Critical color accuracy. Product photography, art reproduction, or anything where you need to match a Pantone reference. Film simulations are deliberately non-neutral (beautiful, but not calibrated). RAW gives you access to the sensor data for precise color work.
Retrospective re-editing. Five years from now, you might want to reprocess old photos with a different aesthetic or with improved software. RAW files are future-proof in a way that JPEGs are not. If you are building a long-term personal archive, JPEG+RAW is a reasonable permanent workflow.

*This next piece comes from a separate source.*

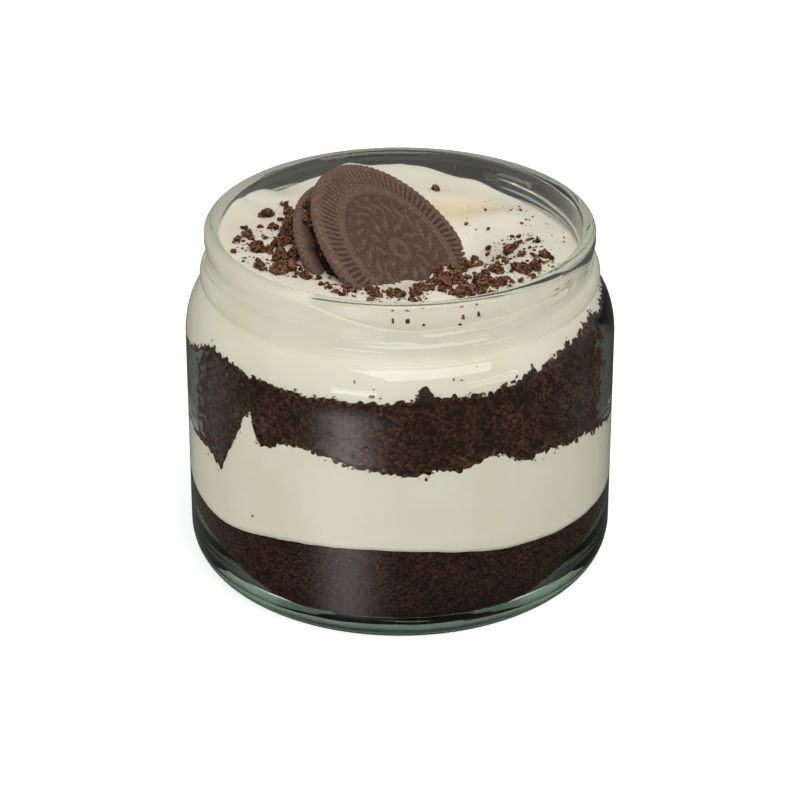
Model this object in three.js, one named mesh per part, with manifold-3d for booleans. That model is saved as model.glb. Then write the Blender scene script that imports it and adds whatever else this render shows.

The Decision in 30 Seconds
| Scenario | Format | Why |
|---|---|---|
| Family, travel, street, daily | JPEG-only | Speed, volume, consistency. Recipe handles it. |
| Photo projects, zines, feeds | JPEG-only | Cohesion matters more than per-frame flexibility. |
| Weddings, paid client work | RAW (or JPEG+RAW) | Client flexibility and liability. |
| Mixed or difficult light | JPEG+RAW | JPEG for most frames, RAW for problem frames. |
| Once-in-a-lifetime moments | JPEG+RAW | No second chances. Keep the safety net. |
| Product, art reproduction | RAW | Color accuracy requires sensor data. |
| Gallery-scale prints | RAW | Tonal gradation matters at large sizes. |
The right answer is almost never "always RAW" or "always JPEG." It is choosing the right format for the shoot in front of you.
Setting Up JPEG+RAW on Fujifilm
If JPEG+RAW is your answer for a particular shoot, here is how to set it up:
- Go to Image Quality Settings and set file format to Fine + RAW
- Save your recipe to a Custom Settings slot (C1-C7)
- Shoot normally. The camera writes both files for every frame
After the shoot: Import everything. Review JPEGs first. Most will be keepers. For frames with exposure, white balance, or dynamic range problems, open the corresponding RAW file. If fewer than 10% of your frames need the RAW, that shoot was a good candidate for JPEG-only next time.
Storage note: JPEG+RAW roughly doubles storage compared to JPEG-only. Budget for larger cards or bring spares. On a Fujifilm body, a 40MP RAW+JPEG frame runs about 75-80MB total.